Kamis, 9 Desember lalu, di bawah langit senja yang teduh, puluhan pegiat hak asasi manusia (HAM) melakukan Aksi Kamisan di depan Istana Merdeka, Jakarta Pusat. Kompak dengan pakaian dan payung serba hitam, di sana, mereka konsisten berjuang untuk mendapatkan keadilan bagi para korban pelanggaran HAM. Di segala penjuru tempat aksi berlangsung, sejumlah polisi berseragam abu-abu dan hitam—Samapta Bhayangkara turut datang mengawasi. Kendati demikian, kehadiran polisi itu tak membuat mereka merasa gentar dan seperti sudah menjadi pemandangan yang biasa.

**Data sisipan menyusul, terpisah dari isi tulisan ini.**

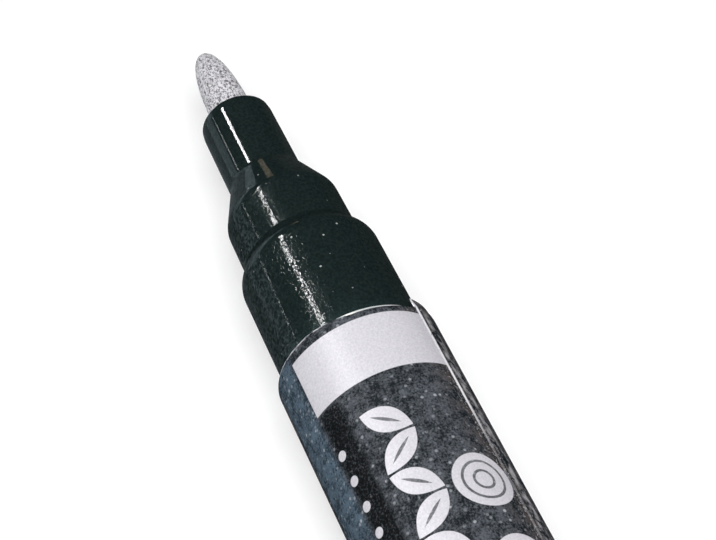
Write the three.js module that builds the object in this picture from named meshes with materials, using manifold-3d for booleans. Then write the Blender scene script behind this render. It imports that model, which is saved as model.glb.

Seorang kakek bertubuh pendek dan bertopi hijau yang turut aksi, terlihat begitu berkoar-koar dihadapan para polisi. Amarah yang sudah terakumulasi itu, tak tahan lagi Ia bendung. Di usianya yang sudah senja, kakek itu tetap berdiri kokoh menyuarakan keadilan untuk anak tercintanya yang hilang tanpa kabar dan petunjuk alias penghilangan paksa. Ia tak menyangka, bila sang anak yang berpamitan untuk kuliah, menjadi detik pertemuannya yang terakhir. “Anak saya ke mana? Di mana kuburannya?,” protes kakek tersebut.
Meskipun berada di radius sekitar 6 kilometer dari gerbang Istana, para pegiat HAM sangat yakin, suatu saat nanti, suara rintihan mereka akan didengar oleh pihak pemerintah. Benang asa keyakinan itu, tak pernah putus sejak 15 tahun yang lalu.
***
Koordinator Aksi Kamisan, Jane mengatakan bila sepanjang tujuh tahun perjalanan pemerintahan Jokowi, masih nampak setengah hati untuk mengusut kasus pelanggaran HAM. Hal ini terbukti dengan baru satu kasus saja yang dalam tahap pembentukan tim penyidikan dari Kejaksaan Agung: Tragedi Paniai, 2014 lalu. “Harapannya tidak hanya kasus Paniai saja yang dikawal namun, kasus-kasus lainnya bisa bernasib baik seperti kasus paniai.” tutur Jane, Kamis (9/21).
Suciwati, istri dari mendiang Munir Said Thalib tampak hadir dalam aksi tersebut. Dalam aksinya, dia menuntut pemerintah Jokowi untuk mengusut tuntas kasus pelanggaran HAM berat pada masa lalu dan masa kini melalui penegakan hukum secara yudisial. Pelbagai kasus itu rerata belum ada petunjuknya. “Bersihkan pemerintahan dari penjahat HAM serta kawal untuk membatalkan Peraturan Presiden (Perpres) Unit Kerja Peraturan untuk Penanganan Peristiwa HAM Berat (UKP-PPHB).” tutur Suciwati, Kamis (9/21).
Sumarsih, ibu dari mendiang Bernardinus Realino Norma Irmawan alias Wawan—mahasiswa yang tewas tertembak pada Tragedi Semanggi I, juga hadir ditengah kerumunan massa. Di usianya yang hampir 70 tahun, dirinya berpendirian teguh melanjutkan perjuangan sang anak yang terhenti ditengah jalan: mewujudkan agenda Reformasi ketiga. “Agenda itu bertujuan menegakkan supremasi hukum,” tuturnya, Jumat (10/12).
Sumarsih mengakui bila penegakkan supremasi hukum dan HAM tidaklah semulus yang dibayangkan. Menurutnya bila para petinggi negara dalam melaksanakan tugas dan kewajiban mengacu pada konstitusi, seharusnya para keluarga korban pelanggaran HAM berat tidak perlu menuntut penyelesaian. Kendati sudah ada konstitusinya, hingga kini, masih banyak kasus pelanggaran HAM yang mangkrak. “Sudah 21 tahun UU Pengadilan HAM telah disahkan tetapi berbagai penyelidikan Komnas HAM mangkrak di Kejaksaan Agung,” ucap Sumarsih.
Konstitusi yang dimaksud, termaktub dalam Undang-Undang Dasar 1945 Pasal 28 I ayat (5), yang berbunyi, “Untuk menegakkan dan melindungi hak asasi manusia sesuai dengan prinsip negara hukum yang demokratis, maka pelaksanaan hak asasi manusia dijamin, diatur, dan dituangkan dalam peraturan perundang-undangan.”